The “Case” for Independent Courts: The Insurance Theory of Judicialization in Autocracies
Taraleigh Davis
Journal of Law and Courts, forthcoming
Abstract:
Why would authoritarian rulers allow for an independent judiciary that could constrain their power? This study extends the insurance theory of judicial independence to autocratic contexts, arguing that when leaders perceive a higher risk of losing office, they become more likely to tolerate or create independent courts as a safeguard against potential post-exit reprisals. Using a novel two-stage analytical approach, I construct a hazard rate for each country year from the Geddes et al. (2014) autocratic regime dataset, based on factors directly observable to autocratic leaders. This hazard rate serves as a proxy for perceived risk of losing power. My findings provide robust evidence that higher perceived risk is significantly associated with greater judicial independence in autocratic regimes, even when controlling for economic development, regime longevity, and court age. This research offers crucial insights into autocratic governance, demonstrating that promoting judicial independence can be a calculated strategy for regime survival rather than merely a democratic concession.

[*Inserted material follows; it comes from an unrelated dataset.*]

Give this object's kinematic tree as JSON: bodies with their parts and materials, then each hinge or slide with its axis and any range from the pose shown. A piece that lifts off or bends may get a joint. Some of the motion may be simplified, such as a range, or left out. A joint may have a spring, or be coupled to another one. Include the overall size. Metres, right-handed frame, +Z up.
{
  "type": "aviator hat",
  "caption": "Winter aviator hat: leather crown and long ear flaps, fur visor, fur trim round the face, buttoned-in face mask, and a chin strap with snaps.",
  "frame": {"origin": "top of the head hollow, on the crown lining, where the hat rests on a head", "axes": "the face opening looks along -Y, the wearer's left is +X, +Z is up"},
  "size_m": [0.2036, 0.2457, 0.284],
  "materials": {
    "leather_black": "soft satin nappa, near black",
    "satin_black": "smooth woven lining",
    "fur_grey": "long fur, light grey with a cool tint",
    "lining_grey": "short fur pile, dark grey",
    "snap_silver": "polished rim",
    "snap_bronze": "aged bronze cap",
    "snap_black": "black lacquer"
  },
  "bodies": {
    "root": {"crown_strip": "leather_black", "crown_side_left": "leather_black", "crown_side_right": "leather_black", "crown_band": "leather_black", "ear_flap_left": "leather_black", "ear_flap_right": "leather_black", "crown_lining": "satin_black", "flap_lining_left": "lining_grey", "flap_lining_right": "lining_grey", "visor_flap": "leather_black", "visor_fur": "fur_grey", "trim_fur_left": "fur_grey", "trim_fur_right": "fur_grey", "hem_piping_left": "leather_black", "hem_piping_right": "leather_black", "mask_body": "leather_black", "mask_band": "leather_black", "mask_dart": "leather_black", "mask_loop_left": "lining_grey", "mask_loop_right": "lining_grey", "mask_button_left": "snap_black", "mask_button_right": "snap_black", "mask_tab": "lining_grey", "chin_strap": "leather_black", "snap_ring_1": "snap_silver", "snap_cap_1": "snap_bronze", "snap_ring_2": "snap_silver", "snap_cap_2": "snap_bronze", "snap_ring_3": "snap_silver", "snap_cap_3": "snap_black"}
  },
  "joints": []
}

Race, shaming, and international human rights
Zoltán Búzás & Lotem Bassan-Nygate
American Journal of Political Science, forthcoming
Abstract:
Can human rights organizations (HROs) shame governments without fueling racism against diasporas or appearing racist? To what extent can shamed governments recover public support lost to shaming by accusing their critics of racism? Employing two U.S.-based survey experiments involving 6,739 respondents and 11 prominent HRO interviews, we offer three novel findings. First, shaming decreased support for shamed countries (Israel and China) but did not fuel racism (antisemitism and anti-Asianism). If shamers face a racial dilemma, it is less about how to shame without fueling racism and more about how to shame without appearing racist. Our second finding points toward a solution: when shaming included an anti-racist cue denouncing racism, respondents perceived it as less racist. Finally, shamed governments can employ racial countershaming to recover some, but not all, of the public support lost to shaming. We contribute to the international relations shaming literature and offer recommendations about racially responsible shaming.

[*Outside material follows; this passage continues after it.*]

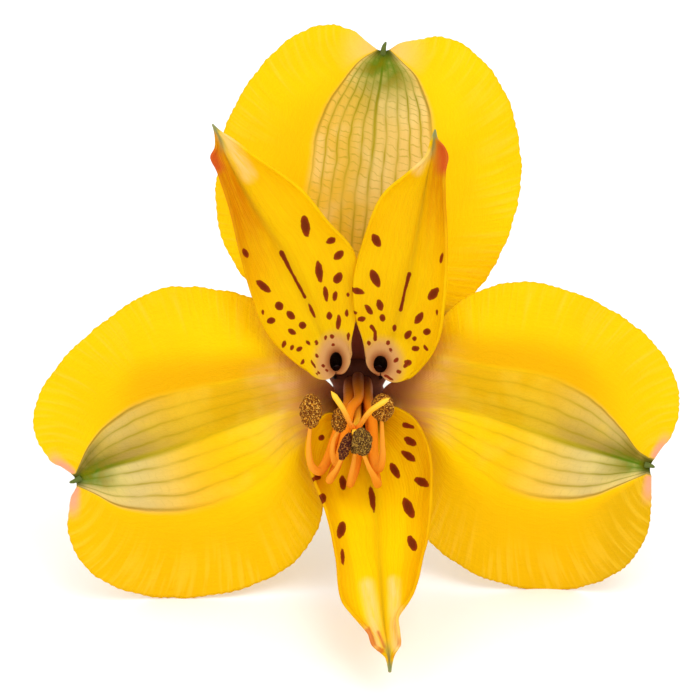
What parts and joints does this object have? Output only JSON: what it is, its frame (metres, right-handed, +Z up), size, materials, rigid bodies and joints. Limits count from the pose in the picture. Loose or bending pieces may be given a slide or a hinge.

The “KGB Wanted List” and the Evolving Soviet Pursuit of Defectors
Kevin Riehle
Journal of Cold War Studies, Summer 2024, Pages 37–60
Abstract:
The 1969 edition of a document known as the “KGB Wanted List” was smuggled to the West in 1972 by a Soviet State Security Committee (KGB) officer who defected. The KGB periodically compiled the list to target people around the world whom the Soviet government accused of violating Soviet law, especially through defection. More than four decades after the 1969 list became available in the West, the Security Service of Ukraine -- the main counterintelligence agency in independent Ukraine -- declassified a later edition of the KGB list, dated 1979. This article compares these two editions of the list, analyzing the individuals included (and excluded) in each, the judicial sentences passed against subjects, and the KGB organizations responsible for handling their cases. The article shows that the Soviet view of defectors evolved throughout the Cold War and that the KGB was far from omnipotent even on Soviet territory. It further shows that post-Soviet Russia's pursuit of defectors bears many similarities to practices of the Soviet era, with equivalents of the KGB Wanted List reported in Russia today.
Fiscal Space and the Supply of Pro-Government Militias
Christian Lehmann
Journal of Public Economic Theory, December 2024
Abstract:
Militias hamper state-building by undermining the government's monopoly of violence, which creates an environment of anarchy. Yet many governments collaborate with them. These pro-government militias (PGMs), such as paramilitary groups, are not only a poor-country phenomenon, that is, economic growth does not seem to eradicate these armed nonstate actors: Intriguingly, cross-country data reveals a U-shaped relationship between GDP per capita and PGM presence. This article presents an economic theory of PGM supply that can explain this puzzling relationship and provide actionable ways for international actors (e.g., UN) to discourage the emergence of PGMs. However, the theory also cautions that some common international policies (e.g., development aid) may unintentionally encourage PGM supply.
The Role of Pan-African Ideology in Ethnic Power Sharing
Janina Beiser-McGrath, Sam Erkiletian & Nils Metternich
International Organization, Summer 2024, Pages 460-500
Abstract:
What are the conditions under which governments form more ethnically inclusive coalitions? Previous contributions highlight strategic incentives as well as colonial and precolonial legacies as determinants of ethnically inclusive government coalitions but overlook the impact of political mobilization during the decolonization period. We argue that ideological exposure and commitment to the Pan-African anticolonial movement played a vital role in African leaders’ decisions to share power with other ethnic communities. We leverage novel data on African government leaders’ attendance at decolonization-era Pan-African conferences through a unique collection of conference delegate lists. Accounting for rival mechanisms, we find that African political elites who attended Pan-African conferences formed ethnically more inclusive government coalitions when they became government leaders. Our findings imply that the ideological influence and commitment signaled by conference attendance affected political leaders’ approach to form more inclusive governments and that ethnic coalitions have systematically unexplored legacies in the Pan-African decolonization movement.